Насчет смерти. Несмотря на грандиозные запои, из которых выползал все с большими потерями - для здоровья, Сережа о смерти не помышлял. Просто не держал в уме. Смерть не входила в круг его интересов, размышлений и планов. Исключая последние три месяца жизни. Он мог говорить, что из следующего запоя не выкарабкается, он собирал и пристраивал свой литературный архив, но в глубине души и до мозга костей он в смерть для себя не верил. Или запретил её для себя даже в предположении. Часто прикидывал старость. Заботился её обеспечить. К смерти, к мертвому у него была резко эстетическая неприязнь. Мертвого - друга, приятеля, родственника - он сразу отметал. Как-то глумливо самоутверждался на смерти ровесников. Чужая смерть давала ему допинг на жизнь.
Сережа был фанатом - и в работе, и в жизни - настоящего протяженного. Отсюда - выпуклый животрепещущий сюр его рассказов. В жизнь это вносило привкус сиюминутной вечности. Довлатов принадлежал к числу тех жизнеодержимых людей, которые, взглянув на старинную картину, гравюру или фотографию с людьми, тут же воскликнут: все - мертвецы.
Интенсивно, в упор переживая настоящее, Сережа не интересовался будущим временем. Говорил, что будущее для него - это завтра, в крайнем случае - послезавтра. Дальше не заглядывал. Прошедшее его не угрызало - он отправлялся туда исключительно по писательской нужде. Был равнодушен к памяти - она его не жгла. Он также был не большой охотник кота назад прогуливать. В пережитое наведывался только по делу, за конкретностью, которой был фанатик.
Раз заходит ко мне Сережа с необычным для него предложением - вместе вспомнить старое. Не из сентиментальности, а для работы. Что-то заело в его фактографе из 50-х годов. Давняя конкретность ускользала. Вот он и предложил прогуляться по словарю вспять - до вещного мира нашего детства.

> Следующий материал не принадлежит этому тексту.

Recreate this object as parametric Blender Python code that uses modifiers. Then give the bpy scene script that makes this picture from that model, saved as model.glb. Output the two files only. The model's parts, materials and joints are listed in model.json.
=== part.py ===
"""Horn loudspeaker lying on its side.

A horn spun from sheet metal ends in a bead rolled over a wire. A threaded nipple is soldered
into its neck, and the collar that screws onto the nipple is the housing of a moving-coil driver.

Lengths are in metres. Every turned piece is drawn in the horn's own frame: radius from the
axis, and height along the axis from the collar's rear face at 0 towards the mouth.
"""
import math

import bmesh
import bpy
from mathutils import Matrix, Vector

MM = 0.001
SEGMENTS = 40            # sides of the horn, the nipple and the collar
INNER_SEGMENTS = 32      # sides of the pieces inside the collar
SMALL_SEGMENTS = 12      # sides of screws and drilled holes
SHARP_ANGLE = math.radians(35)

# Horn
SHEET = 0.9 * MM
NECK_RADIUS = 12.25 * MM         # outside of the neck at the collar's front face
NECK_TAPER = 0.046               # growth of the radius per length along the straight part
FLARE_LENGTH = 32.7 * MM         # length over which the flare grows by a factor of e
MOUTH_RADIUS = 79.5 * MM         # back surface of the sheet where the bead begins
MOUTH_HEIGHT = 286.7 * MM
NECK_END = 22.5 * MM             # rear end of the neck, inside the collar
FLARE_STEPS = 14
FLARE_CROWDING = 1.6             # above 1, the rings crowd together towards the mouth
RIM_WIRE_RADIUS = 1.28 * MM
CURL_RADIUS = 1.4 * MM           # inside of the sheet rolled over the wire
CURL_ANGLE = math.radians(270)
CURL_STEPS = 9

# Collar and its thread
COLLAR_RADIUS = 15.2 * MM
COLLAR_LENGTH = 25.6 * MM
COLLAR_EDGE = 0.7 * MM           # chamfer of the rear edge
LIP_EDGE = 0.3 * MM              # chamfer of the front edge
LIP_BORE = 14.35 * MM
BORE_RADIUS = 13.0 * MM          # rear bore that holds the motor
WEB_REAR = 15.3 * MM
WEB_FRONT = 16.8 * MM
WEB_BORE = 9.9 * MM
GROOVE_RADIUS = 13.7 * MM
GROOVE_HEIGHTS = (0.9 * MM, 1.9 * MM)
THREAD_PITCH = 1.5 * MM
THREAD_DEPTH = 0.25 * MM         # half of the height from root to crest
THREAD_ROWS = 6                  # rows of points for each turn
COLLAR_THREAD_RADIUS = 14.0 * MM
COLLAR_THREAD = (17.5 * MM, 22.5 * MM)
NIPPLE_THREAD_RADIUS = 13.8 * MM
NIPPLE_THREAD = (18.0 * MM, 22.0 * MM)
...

Были извлечены из 35-летней могилы чернильницы-непроливашки в школьных партах, промокашки, вставочки и лучшие номерные перья. Обдирный хлеб, толокно, грушевый крюшон и сливовый "спотыкач" (Сережа не вспомнил), "песочное кольцо", слойки и груша Бере зимняя Мичурина. Среди прочего чулки фильдекосовые и фильдеперсовые, трикотажные кальсоны с начесом и с гульфиком - в бежевых ходили по квартире и принимали гостей. Как в лагере выкладывали линейку еловыми шишками. Вечерние рыдания пионерского горна: спаать спаать по па-лааа-там.